Two more of the five persons killed in what police have described as a drug-related shooting Friday night in a Landover apartment have been identified as New York men, one of them a partly paralyzed native of Jamaica known by the nickname "Chief," Prince George's County police sources said yesterday.
The full names of the two men have not been released because relatives had not been notified of their deaths, police said.
Earlier, police identified two other victims of the multiple slayings as Everton Mitchell, 21, of the Bronx, N.Y., and Lloyd G. (Donnie) Chambers, 34, of Landover. Police still have not identified a woman who also died in the shootings.
Another woman who survived the slaughter with a gunshot wound in the neck remained in serious condition at Prince George's Hospital Center, police said. After undergoing surgery twice since late Friday night, the woman -- whose name has not been released -- talked to investigators yesterday about the shootings.
But police said the information she provided has not led them to a specific motive for the slayings, the largest drug-related incident of its kind in the county police department's 50-year history.
Police have tied the homicides to the escalating violence associated with out-of-town drug dealers -- many of them from New York and Miami -- who have invaded the Washington area in recent years to stake out what has become a lucrative market for illegal drug sales.
Many of the out-of-town drug dealers are natives of Jamaica who operate in loosely organized groups called posses. Their trademark, according to law enforcement authorities, is violence -- often dispensed with semiautomatic and automatic weapons. In the Landover shootings, three of the five victims have been identified by police or relatives as natives of Jamaica.
"They don't mess around," said Maj. James Ross of the department's Criminal Investigations Division. "If you steal their drugs or hold back on their money, they go after you."
To determine a specific motive, Ross said, investigators are gathering information about the four victims who have been identified. By trading and comparing information with other police departments -- including the District's -- detectives hope to learn about the victims' friends, relatives and business associations.
The victim known to police and Chambers' relatives as "Chief" is the same man who was wounded five years ago in a drug-related shooting in New York City, county police sources said. Since the shooting, police said, "Chief" had used a wheelchair.

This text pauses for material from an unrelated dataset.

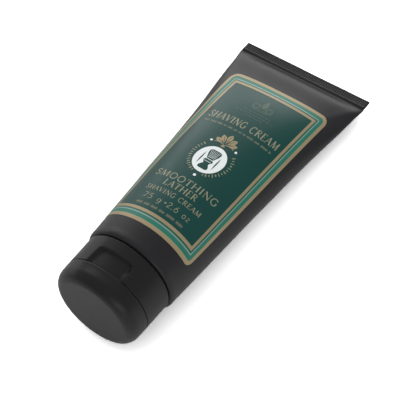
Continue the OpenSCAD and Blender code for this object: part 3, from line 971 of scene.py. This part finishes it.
def make_petals():
    """Five petals over the badge, a curved leaf on each side of their foot, and a vein in each petal."""
    petals = Print()
    veins = Print()
    for k in range(-2, 3):
        angle = math.radians(90 + k * PETAL_TURN)
        c = math.cos(angle)
        s = math.sin(angle)
        petals.spindle(BADGE_U + c * 0.9, PETALS_Z + s * 0.7, angle, 5.8 - abs(k) * 0.7, 2.1, 1.7)
        veins.ribbon([(BADGE_U + c * r, PETALS_Z + s * r) for r in (2.2, 5.4 - abs(k) * 0.65)], 0.2)
    for side in (-1, 1):
        curl = ellipse(2.2, PETALS_Z - 0.3, 2.2, 0.9, 190, 20, 14)
        petals.ribbon([(BADGE_U + side * x, z) for x, z in curl], 0.3)
    petals.spindle(BADGE_U - 1.0, PETALS_Z - 0.7, 0, 2.0, 0.9)
    petals.make("label_petals", OFF_INK, M_GOLD, "label_gold")
    veins.make("label_petal_veins", OFF_TOP, M_GREEN, "label_green")


def make_beads():
    beads = Print()
    for side in (-1, 1):
        beads.disc(BADGE_U + side * 5.6, BADGE_Z + 9.3, 0.54, 0.54, 2, 16)
    beads.disc(BADGE_U, BADGE_Z - 9.7, 0.62, 0.62, 2, 16)
    beads.make("label_beads", OFF_INK, M_WHITE, "label_badge")


def make_ring():
    """Ticks along an oval round the badge, open at the top for the petals and at the bottom for a bead."""
    ring = Print()
    for k in range(31):
        degrees = 145 + k * 250 / 30
        if abs(degrees - 270) < 9:
            continue
        c = math.cos(math.radians(degrees))
        s = math.sin(math.radians(degrees))
        u = BADGE_U + RING_U * c
        z = BADGE_Z + 1.0 + RING_Z * s
        along = math.atan2(s * RING_Z, c * RING_U)
        out_u = math.cos(along)
        out_z = math.sin(along)
        half = 0.5 if k % 2 else 0.75
        ring.ribbon([(u - half * out_u, z - half * out_z), (u + half * out_u, z + half * out_z)], 0.34)
        if k % 3 == 0:
            ring.ribbon([(u - 0.4 * out_z, z + 0.4 * out_u), (u + 0.4 * out_z, z - 0.4 * out_u)], 0.28)
    ring.make("label_ring", OFF_INK, M_PALE, "label_gold")


def make_faint_ornament():
    """A drop with a bubble on each side, over three rows of small print."""
    faint = Print()
    faint.spindle(BADGE_U, 86.0, UPRIGHT, 6.2, 2.6, 0.62)
    for side in (-1, 1):
        bubble = ellipse(2.9, 86.4, 1.25, 1.45, 0, 360, 20)
        faint.ribbon([(BADGE_U + side * x, z) for x, z in bubble], 0.55)
        wave = ellipse(2.4, 85.6, 2.2, 1.0, 200, 350, 14)
        faint.ribbon([(BADGE_U + side * x, z) for x, z in wave], 0.35)
    faint.ribbon([(-2.8, 83.9), (3.6, 83.9)], 0.35)
    for z, width in ((81.7, 12), (80.1, 17.4), (78.6, 8.2)):
        bars(faint, BADGE_U, z, 0.8, width, 0.6, 2.0, 0.45)
    faint.make("label_faint_ornament", OFF_INK, M_FAINT, "label_gold")


make_badge()
make_petals()
make_beads()
make_ring()
make_faint_ornament()

# ---------------------------------------------------------------- floor and surroundings
FLOOR_HALF = 3.0
# a white table is brighter to the camera and a little darker in reflections than its light on the object
FLOOR_SEEN = 2.3
FLOOR_REFLECTED = 0.68
WORLD_LIGHT = (0.78, 0.78, 0.78, 1)
WORLD_REFLECTED = (0.215, 0.215, 0.22, 1)
WORLD_SEEN = (1.0, 1.0, 1.0, 1)


def by_ray(tree, rays, first, second, blend="MIX"):
    """Changes the colour socket first for one kind of ray: second is mixed in, or multiplied."""
    path = tree.nodes.new("ShaderNodeLightPath")
    mix = color_mix(tree, blend)
    mix.inputs[7].default_value = second
    tree.links.new(path.outputs[rays], mix.inputs[0])
    tree.links.new(first, mix.inputs[6])
    return mix.outputs[2]


def make_floor():
    mesh = bpy.data.meshes.new("floor")
    corners = [(x * FLOOR_HALF, y * FLOOR_HALF, 0) for x, y in ((-1, -1), (1, -1), (1, 1), (-1, 1))]
    mesh.from_pydata(corners, [], [(0, 1, 2, 3)])
    floor = bpy.data.objects.new("floor", mesh)
    bpy.context.scene.collection.objects.link(floor)
    mat = material("floor_pale", (0.86, 0.86, 0.86), 0.8, tint=0.005, spec=0.1, blotch=3, grain=300,
                   grain_h=0.00001)
    mesh.materials.append(mat)
    tree = mat.node_tree
    base = tree.nodes["Principled BSDF"].inputs["Base Color"]
    color = base.links[0].from_socket
    color = by_ray(tree, "Is Camera Ray", color, (FLOOR_SEEN, FLOOR_SEEN, FLOOR_SEEN, 1), "MULTIPLY")
    dark = (FLOOR_REFLECTED, FLOOR_REFLECTED, FLOOR_REFLECTED, 1)
    color = by_ray(tree, "Is Glossy Ray", color, dark, "MULTIPLY")
    tree.links.new(color, base)


def make_world():
    world = bpy.data.worlds.new("studio")
    bpy.context.scene.world = world
    world.use_nodes = True
    tree = world.node_tree
    plain = tree.nodes.new("ShaderNodeRGB")
    plain.outputs[0].default_value = WORLD_LIGHT
    color = by_ray(tree, "Is Glossy Ray", plain.outputs[0], WORLD_REFLECTED)
    color = by_ray(tree, "Is Camera Ray", color, WORLD_SEEN)
    tree.links.new(color, tree.nodes["Background"].inputs["Color"])
    tree.nodes["Background"].inputs["Strength"].default_value = 1.0


make_floor()
make_world()

# ---------------------------------------------------------------- lights
# A card shows only in reflections, and a lamp lights the scene without being reflected.
CARD = True
LAMP = False
TABLE_MIDDLE = (0, 0, 0)
TUBE_MIDDLE = (0, 0, 0.02)
# name, kind, place, aim, width, height, watts
LIGHTS = (("overhead", LAMP, (-0.1, 0.2, 1.5), TABLE_MIDDLE, 1.6, 1.6, 5),
          ("card_back_left", CARD, (-0.5, 1.0, 0.20), TUBE_MIDDLE, 1.3, 0.42, 3.6),
          ("card_back_upper", CARD, (-0.52, 0.86, 0.62), TUBE_MIDDLE, 0.95, 0.42, 0.9),
          ("card_left", CARD, (-1.0, 0.1, 0.14), TUBE_MIDDLE, 1.0, 0.26, 0.7),
          ("window_back_left", LAMP, (-0.6, 0.7, 0.75), TUBE_MIDDLE, 0.9, 0.9, 1.0),
          ("card_front_right", CARD, (0.95, -0.88, 0.5), TUBE_MIDDLE, 1.0, 0.55, 1.7))


def make_light(name, card, place, aim, width, height, watts):
    """A soft rectangular light, in metres like the camera."""
    lamp = bpy.data.lights.new(name, "AREA")
    lamp.shape = "RECTANGLE"
    lamp.size = width
    lamp.size_y = height
    lamp.energy = watts
    ob = bpy.data.objects.new(name, lamp)
    bpy.context.scene.collection.objects.link(ob)
    ob.location = place
    ob.rotation_euler = (Vector(aim) - Vector(place)).to_track_quat("-Z", "Y").to_euler()
    ob.visible_glossy = card
    ob.visible_diffuse = not card


for light in LIGHTS:
    make_light(*light)

# ---------------------------------------------------------------- camera
AZIMUTH = math.radians(39.625)
ELEVATION = math.radians(56.949)
ROLL = math.radians(-5.203)
CAMERA_PLACE = (0.137536, -0.172290, 0.341379)
SENSOR_W = 36
FOCAL_LENGTH = 92.421


def make_camera():
    """A long lens that looks down on the tube from the front right."""
    right = Vector((math.cos(AZIMUTH), math.sin(AZIMUTH), 0))
    forward = Vector((-math.sin(AZIMUTH) * math.cos(ELEVATION), math.cos(AZIMUTH) * math.cos(ELEVATION),
                      -math.sin(ELEVATION)))
    up = Vector((-math.sin(AZIMUTH) * math.sin(ELEVATION), math.cos(AZIMUTH) * math.sin(ELEVATION),
                 math.cos(ELEVATION)))
    rolled_right = right * math.cos(ROLL) + up * math.sin(ROLL)
    rolled_up = -right * math.sin(ROLL) + up * math.cos(ROLL)
    lens = bpy.data.cameras.new("camera")
    lens.sensor_width = SENSOR_W
    lens.lens = FOCAL_LENGTH
    lens.clip_start = 0.01
    lens.clip_end = 20
    camera = bpy.data.objects.new("camera", lens)
    bpy.context.scene.collection.objects.link(camera)
    turn = Matrix((rolled_right, rolled_up, -forward)).transposed()
    camera.matrix_world = Matrix.Translation(CAMERA_PLACE) @ turn.to_4x4()
    bpy.context.scene.camera = camera
    bpy.context.scene.view_settings.view_transform = "Standard"


make_camera()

One theory investigators are exploring, police sources said, is that "Chief" might have been a high-ranking member of a posse that had some type of dispute with a rival posse. "We've got to go back to them several times," Ross said. "They are not always cooperative. And sometimes, they might not even know the people we're asking about by the same name."
Assistant State's Attorney Thomas McManus, who has been advising the police department in the investigation, said his office has offered to subpoena any reluctant witnesses before a grand jury, where they could be forced to testify or face being sent to jail for contempt of court.
One of the two victims whose names have been released by police had an arrest record in Prince George's County, authorities said.
Chambers, whose brother had been deported to Jamaica because of what relatives called "legal problems" associated with illegal drugs, was charged with assault with intent to murder last July after he allegedly beat his estranged girlfriend, Vera Michelle Miller, and fired a weapon at her. The charge was dismissed last October, with no explanation in the District Court files.